Having spent a large part of my teaching career at The Bosworth College, close to the Bosworth Battlefield in Leicestershire, for me one of the most astounding examples of a cognitive breakthough resulting from decades of metacognition, cognitive conflict, debate and the joy of confirmation through experimentation/excavation, has to be the finding of the body of Richard III under a car park in the City of Leicester. This astonishing event, which it has to be admitted also involved a huge amount of luck, has released a flood of new understanding of that critical period of English history that has in turn ignited further debate amongst Shakespearian scholars, not to mention fierce controversy over whether ‘Richard of York’ should have been interred in York rather than Leicester.

I am not knocking the parallel slow and steady acquisition of skills through example and practise across the full range of a broad and balanced secondary school curriculum.

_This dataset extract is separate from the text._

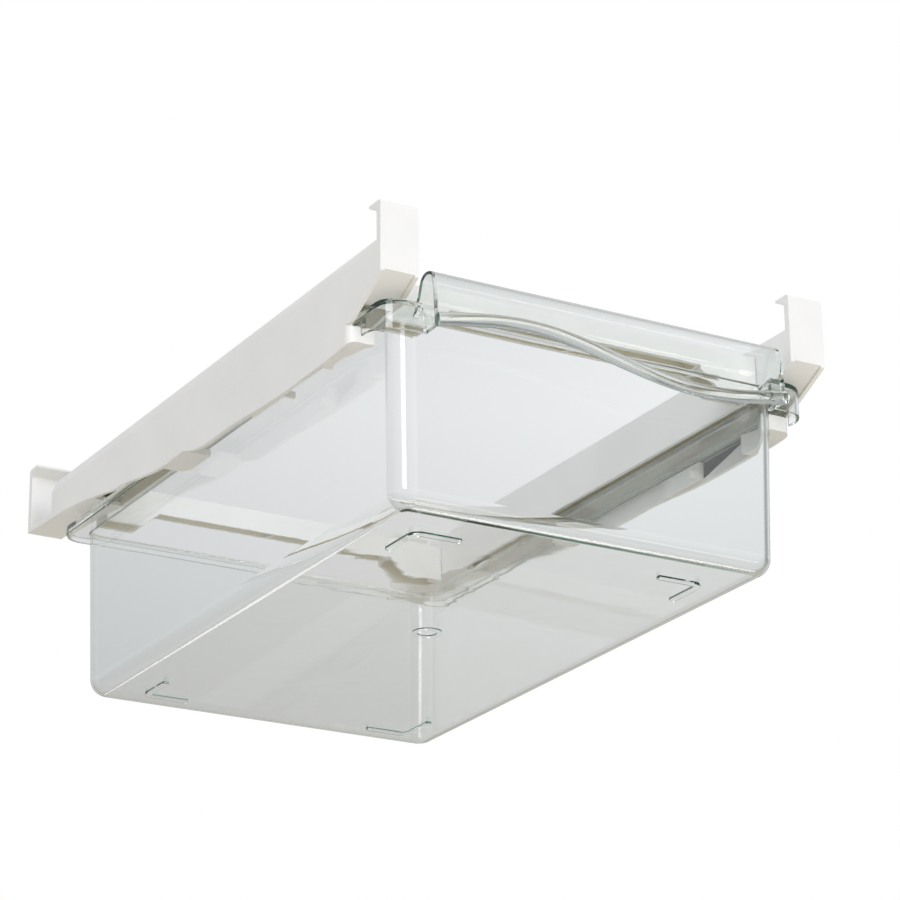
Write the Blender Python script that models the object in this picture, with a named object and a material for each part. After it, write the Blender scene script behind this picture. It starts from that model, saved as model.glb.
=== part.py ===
# Fridge drawer organizer: two hanging side rails, two crossbars and one clear sliding drawer.
# The frame hangs by the hooks at both ends of its rails, and the drawer hangs in them by its flange.
# X runs across the frame, +Y runs back along the slide, +Z is up.
import bpy
import bmesh
import math
from mathutils import Vector

mm = 0.001

# Overall frame
frame_width = 205.0 * mm
crossbar_span = 270.0 * mm
drawer_height = 77.3 * mm
frame_wall = 1.8 * mm
fit_gap = 0.3 * mm
overrun = 2.0 * mm
weld = 0.4 * mm

# Side rails
rail_width = 16.6 * mm
rail_inner_height = 21.0 * mm
rail_front_reach = 25.6 * mm
rail_rear_reach = 12.0 * mm
rail_back_reach = 38.5 * mm
rail_rear_corner = 5.0 * mm
top_chamfer_width = 1.2 * mm
top_chamfer_height = 4.5 * mm
guide_gap = 2.2 * mm

# Hooks that the frame hangs by
shelf_slot = 11.0 * mm
hook_wall = 3.0 * mm
hook_lip_height = 3.9 * mm
hook_lip_tip = 1.0 * mm
hook_lip_reach = 8.9 * mm
hook_drop = 14.7 * mm
hook_corner = 1.5 * mm
slant_drop = 12.2 * mm
slant_recess = 0.8 * mm
rear_plate_rise = 5.3 * mm
rear_plate_run = 70.0 * mm

# Ledges that carry the drawer flange
block_setback = 0.7 * mm
block_width = 10.9 * mm
block_length = 25.7 * mm
block_depth = 6.5 * mm
block_corner = 3.8 * mm
ledge_width = 4.6 * mm
ledge_depth = 8.3 * mm
front_tab_length = 26.5 * mm
front_tab_start = 60.5 * mm
front_tab_width = 4.0 * mm
front_tab_depth = 7.2 * mm
tab_rib_reach = 8.5 * mm
tab_rib_thickness = 1.5 * mm
tab_rib_height = 2.6 * mm
rear_tab_start = 145.0 * mm
rear_tab_length = 23.0 * mm
rear_tab_width = 12.5 * mm
rear_tab_depth = 2.7 * mm
rear_tab_corner = 5.0 * mm
stop_height = 3.6 * mm
stop_thickness = 1.6 * mm
stop_reach = 0.8 * mm
stop_setback = 28.5 * mm

# Crossbars
bar_depth = 12.0 * mm
bar_height = 10.1 * mm
bar_end_height = 17.1 * mm
bar_lift = 1.2 * mm
bar_bottom_rake = 1.9 * mm
bar_end_length = 18.6 * mm
bar_step_length = 8.0 * mm
bar_wall = 1.8 * mm
tongue_length = 6.0 * mm
tongue_depth = 7.0 * mm
tongue_height = 6.0 * mm
tongue_inset = 3.0 * mm

# Drawer
side_play = 1.2 * mm
flange_reach = 11.1 * mm
flange_wall = 1.8 * mm
lip_height = 4.3 * mm
slide_gap = 0.4 * mm
tub_front_reach = 11.7 * mm
tub_rear_reach = 7.3 * mm
tub_wall = 1.8 * mm
tub_floor = 2.0 * mm
tub_draft = 1.25
tub_corner = 9.0 * mm
tub_bottom_radius = 7.0 * mm
flange_rear_corner = 10.0 * mm
skirt_front_reach = 7.6 * mm
skirt_corner = 12.5 * mm
skirt_end_gap = 3.8 * mm
skirt_side_drop = 10.1 * mm
skirt_front_drop = 10.8 * mm
drawer_travel = 200.0 * mm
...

This is also obviously important for scientists, where practical experimental skills are usually essential.

The point I am trying to make in this article is that the teaching methods for deep understanding recommended for science teaching by EEF, are as powerful in history and archaeology as they are in physics and in all cognitively challenging subjects, as repeatedly demonstrated during the research careers of Professors Michael Shayer, Philip Adey and others in the Cognitive Acceleration movement.

It is a pity that EEF does not appear to have recognised this.